Walk into the Saint-Tropez Office de Tourisme on the Quai Jean Jaurès and you will find something that has quietly been angering residents for months: promotional materials plastered with the same recycled, colour-saturated image of the Vieux Port at golden hour, a photograph that locals say does not represent the town they actually live in. The duplicate image problem — the mass reuse of a narrow set of photographs and AI-generated visuals across municipal communications, tourism brochures, and property listings — has become a slow-burning flashpoint in a community already wrestling with questions of authenticity and overdevelopment.
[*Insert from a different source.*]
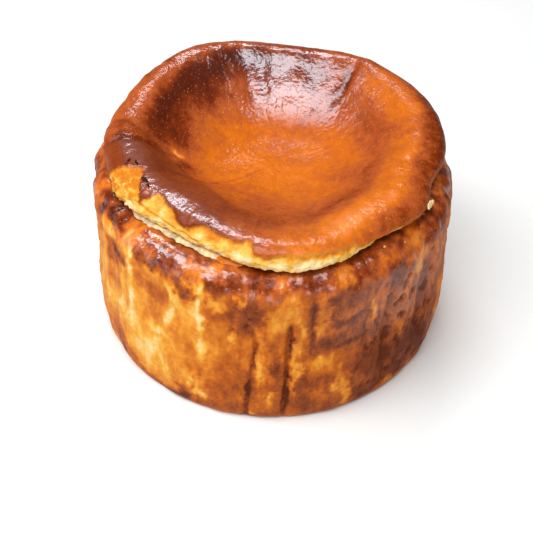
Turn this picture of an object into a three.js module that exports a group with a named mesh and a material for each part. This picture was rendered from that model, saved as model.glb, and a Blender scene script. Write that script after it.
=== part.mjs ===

The issue has sharpened since early 2026, when the Mairie de Saint-Tropez began rolling out a refreshed destination-marketing strategy ahead of the summer season. Residents and local associations say the campaign, instead of drawing on the town's genuine contemporary life, leaned heavily on a stock library of images that recycle the same dozen or so shots: the pink-and-ochre fishermen's houses seen from the water, the gendarmerie painted in blue, and the carousel of luxury yachts that obscures the working harbour underneath. The campaign coincided with a broader surge in AI-generated imagery used by short-term rental platforms advertising properties along the Chemin des Conquettes and around the Quartier de la Ponche, further muddying the visual record of what the town actually looks like in 2026.
Voices from the Quartiers
The frustration cuts across age groups and occupations. Fishermen who still moor at the cooperative near the Môle Jean Réveille say that none of the official imagery shows the working side of the port — the ice bins, the early-morning unloading, the nets drying in the July heat. Market vendors on the Place des Lices, where the Tuesday and Saturday markets have run for well over a century, describe opening tourism websites to find photographs of the square taken in a different decade, before the plane trees were trimmed and the café awnings were replaced.
The Association des Commerçants du Centre-Ville, which represents traders along the Rue Gambetta and the surrounding pedestrian streets, has been fielding complaints since April. Members have noted that property portals advertising holiday lets in the Quartier de la Ponche routinely attach AI-modified images that smooth away scaffolding, alter the colour of shutters, and remove neighbours' laundry — creating a version of the neighbourhood that no tenant will recognise on arrival. The practical consequence, several traders noted independently, is a mismatch between visitor expectations and reality that sours first impressions before anyone has ordered a pastis.
The problem has a measurable dimension. According to data published by the Conseil Régional Provence-Alpes-Côte d'Azur in its 2025 tourism audit, complaints related to misleading property and destination imagery in the Var département rose by 34 percent between 2023 and 2025. Short-term rental listings in the Saint-Tropez commune now number more than 1,800 active units on major platforms, according to figures cited in the Mairie's own housing report from March 2026 — a figure that has more than doubled since 2019. With that volume of listings comes an enormous appetite for images, and the path of least resistance is duplication.
What Comes Next
The Mairie confirmed in a June 2026 bulletin that it is developing a new municipal image charter — a set of guidelines intended to govern how official photographs are selected and credited across all town communications. The charter, expected to be presented to the Conseil Municipal before the end of September, would require images to carry a date stamp and a photographer credit, and would prohibit the use of AI-altered photographs in any official tourism context without explicit disclosure.
Local photography collective Lumière Tropézienne, which has operated out of a studio near the Musée de l'Annonciade since 2019, has offered to supply a rights-managed archive of contemporary images taken by residents. Whether the Mairie accepts that offer will be watched closely by community groups who feel the summer of 2026 has already been lost to the same tired postcards.
For residents, the ask is simple. Show the Place des Lices with its actual plane-tree shadows on a Saturday morning in July. Show the fishing boats, the scaffolding, the life. Saint-Tropez has a real face. Locals just want it used.